_Instructions to follow_: Reproduce the material that follows, please, but only from its first line to the line containing "import Module from 'manifold-3d';", inclusive.

_Data_:
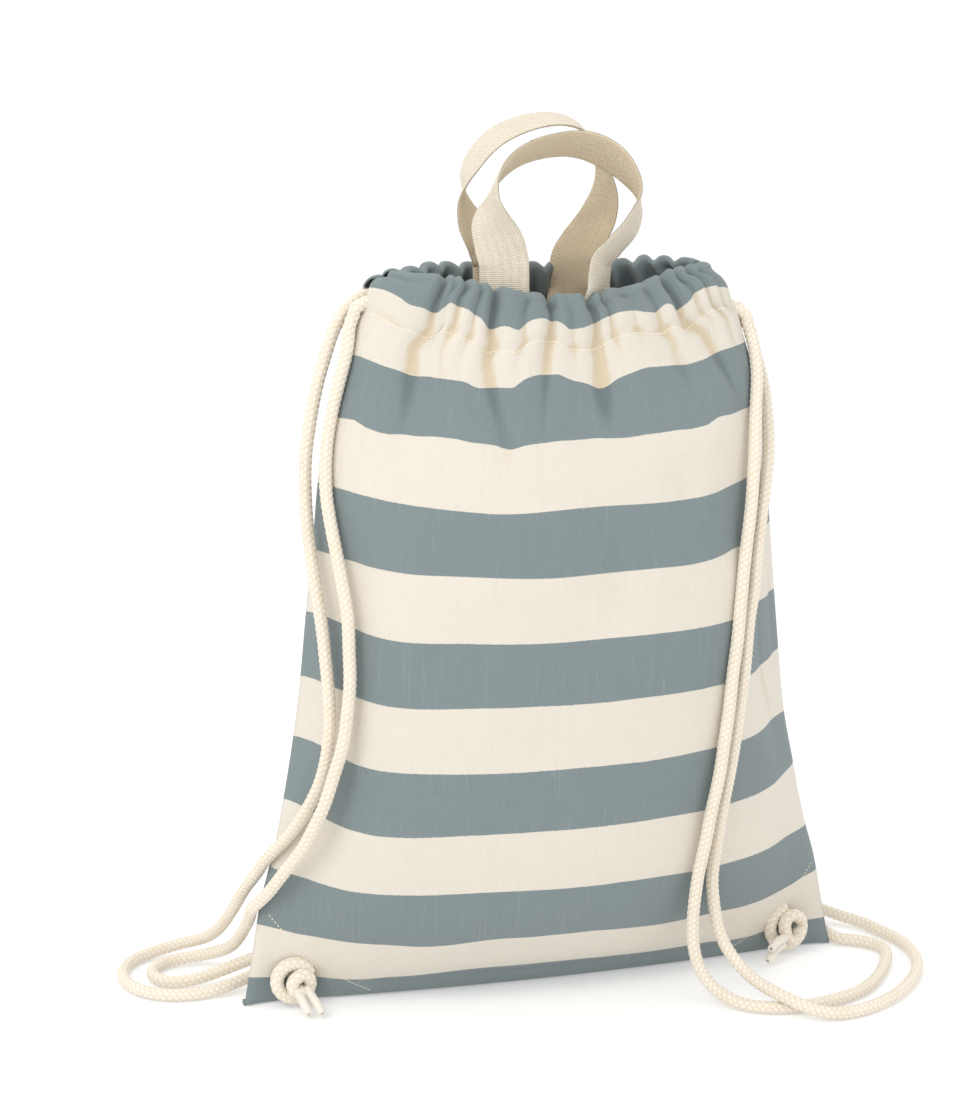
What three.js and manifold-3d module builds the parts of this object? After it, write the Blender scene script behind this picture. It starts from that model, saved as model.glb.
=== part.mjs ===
// A striped cotton drawstring bag, stuffed and standing, with two webbing grab handles at the mouth
// and two rope cords that close it and serve as shoulder straps. Millimetres, +Z up, front faces -Y.
import * as THREE from 'three';
import { mergeVertices } from 'three/addons/utils/BufferGeometryUtils.js';
import Module from 'manifold-3d';

// Bag cloth
const bagWidth = 370; // between the side seams, along the bottom
const mouthHeight = 424; // floor to the fold of the hem
const bagDepth = 146; // front to back, where it is stuffed fullest
const mouthWidth = 196;
const mouthDepth = 64;
const baseDepth = 32; // what rests on the floor, at the middle
const clothThickness = 2;
const seamGap = 0.3; // between pieces that are sewn or pressed together

// The flat corners, which the stuffing doesn't reach
const cornerFlat = 62; // how far they run in from the side seam, at the floor
const cornerFade = 45; // the height over which that dies away

// Hem, a tunnel that carries the cords
const hemHeight = 36;
const hemThickness = 13;
const hemWall = 1.3;
const hemEnd = 0.82; // the share of the half mouth that the hem runs round, so its ends stay open

// Corner patches and eyelets
const patchLeg = 70;
const patchThickness = 0.6;
const eyeletInset = 29; // from the side seam to the middle of the hole
const eyeletHeight = 17;
const eyeletFlange = 24;
const eyeletMetal = 0.8;

// Cords
const cordDiameter = 7.5;
const eyeletSlack = 1.4; // left in an eyelet beside its two strands
const eyeletBore = 2 * cordDiameter + eyeletSlack;
const cordSides = 8;
const cordStep = 1.9 * cordDiameter;
const hemStep = cordDiameter;
const settleSteps = 110;
const laneDrops = { left_cord: 11.5, right_cord: 20.5 }; // how far below the mouth each cord runs inside the hem
const tipDiameter = 5;
const tipLength = 17;
const knotSize = { width: 29, depth: 21, height: 27 };

// Handles
const webbingWidth = 28;
const webbingThickness = 2;
const handleLegs = { front: [-31, 22], back: [-26, 24] }; // where each leg is sewn, along X
const handleTilt = { front: 40, back: 14 }; // degrees, across the webbing, at the top of each loop
const loopReach = webbingWidth / 2 + 2.9; // in front of the mouth's middle, so that the two straps pass
const tabLength = 32;

const wasm = await Module();
wasm.setup();

const materials = {
  stripe: new THREE.MeshStandardMaterial({ color: 0x8a9596, roughness: 0.9, metalness: 0 }),
  lining: new THREE.MeshStandardMaterial({ color: 0xefe9df, roughness: 0.9, metalness: 0 }),
  rope: new THREE.MeshStandardMaterial({ color: 0xefe6d6, roughness: 0.85, metalness: 0 }),
  webbing: new THREE.MeshStandardMaterial({ color: 0xe9dfc9, roughness: 0.9, metalness: 0 }),
  tape: new THREE.MeshStandardMaterial({ color: 0xf3efe6, roughness: 0.5, metalness: 0 }),
  eyelet: new THREE.MeshStandardMaterial({ color: 0xb9b7b0, roughness: 0.35, metalness: 1 }),
};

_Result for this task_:
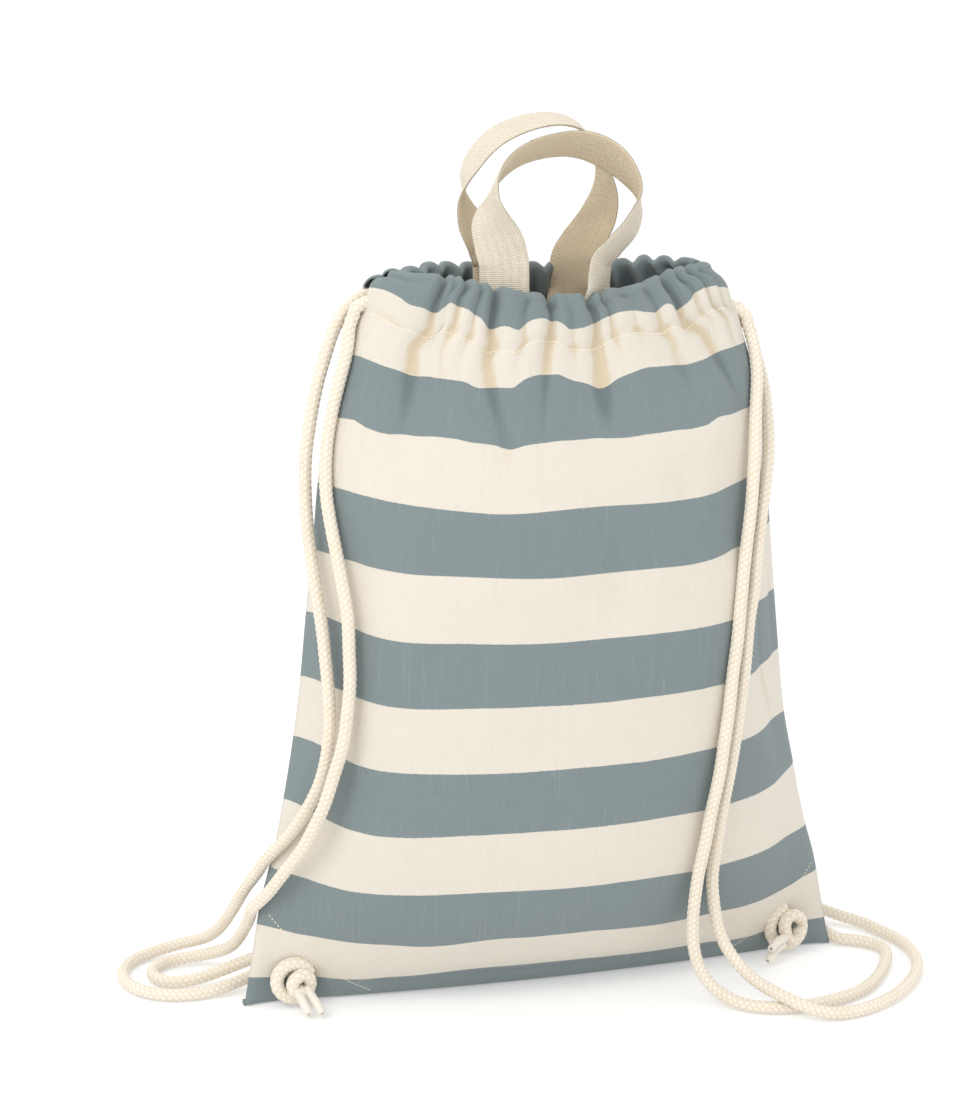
What three.js and manifold-3d module builds the parts of this object? After it, write the Blender scene script behind this picture. It starts from that model, saved as model.glb.
=== part.mjs ===
// A striped cotton drawstring bag, stuffed and standing, with two webbing grab handles at the mouth
// and two rope cords that close it and serve as shoulder straps. Millimetres, +Z up, front faces -Y.
import * as THREE from 'three';
import { mergeVertices } from 'three/addons/utils/BufferGeometryUtils.js';
import Module from 'manifold-3d';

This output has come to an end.